The following contribution by Gregory N. Evon holds records of the deterioration of Buddhist roles in statecraft, in Korea, during Choson Dynasty's reign. Buddhism was seen in a different light and posed a threat to the state. With the rise in this sentiment, religion was no longer protected and, as a result, religious networks and were overthrown. Rather than a strength, Buddhism began to be seen as an impediment to statecraft. When king Sejo ascended to the throne, he attempted – but failed - to reaffirm Buddhist faith The initial merging of Confucianism and Buddhism had turned sour, as the former accused the latter of being uncivilized . The Korean Buddhist institutions were negatively impacted by both the anti-Buddhist movements that erupted in 9th century China and Tokugawa-Meiji transition in 19th-century Japan.

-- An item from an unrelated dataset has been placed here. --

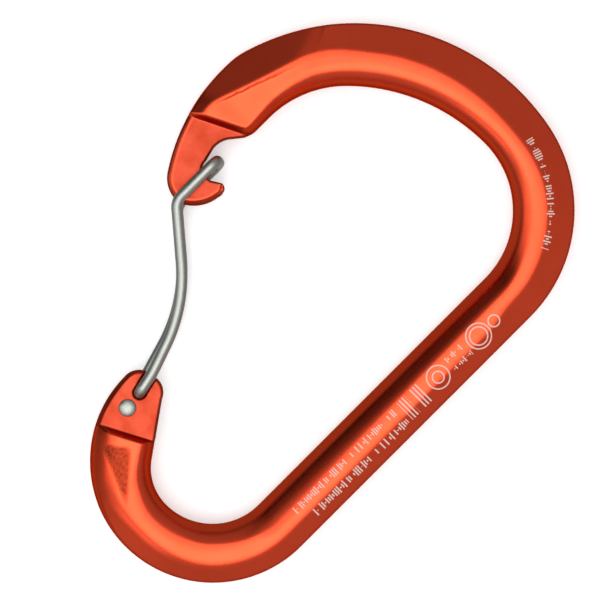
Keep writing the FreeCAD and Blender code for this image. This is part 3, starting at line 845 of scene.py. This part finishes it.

The final chapter by Jacqueline I. Stone studies the Fuju fuse struggle by the Nichiren sect of Buddhism. It reveals how the Buddhism Lotus sect (Nichiren sect) dealt with hostile regimes in early modern Japan and goes into the history of the confrontation superiority struggle was at the origin of the controversy, and the conflict was divided into different phases, ultimately tragically ending in mass executions
The volume title could not be more appropriate for it provides the actual role of Buddhism in relation to Statecraft. A proper case study and minute details have been included in every essay. Because the book consists of various essays, the volume is compiled in a textbook style. This volume will find utility in the classroom, where it can enrih conversations about the very nature of what we call Buddhism and how we might study it. Every time an important text, event, ritual, or emperor was mentioned, translations of keywords in Chinese, English, and Sanskrit could be found, making it easier to relate and understand. The book could have been written in less monotonous language, but this flaw can be overlooked owing to the quality of the content it holds.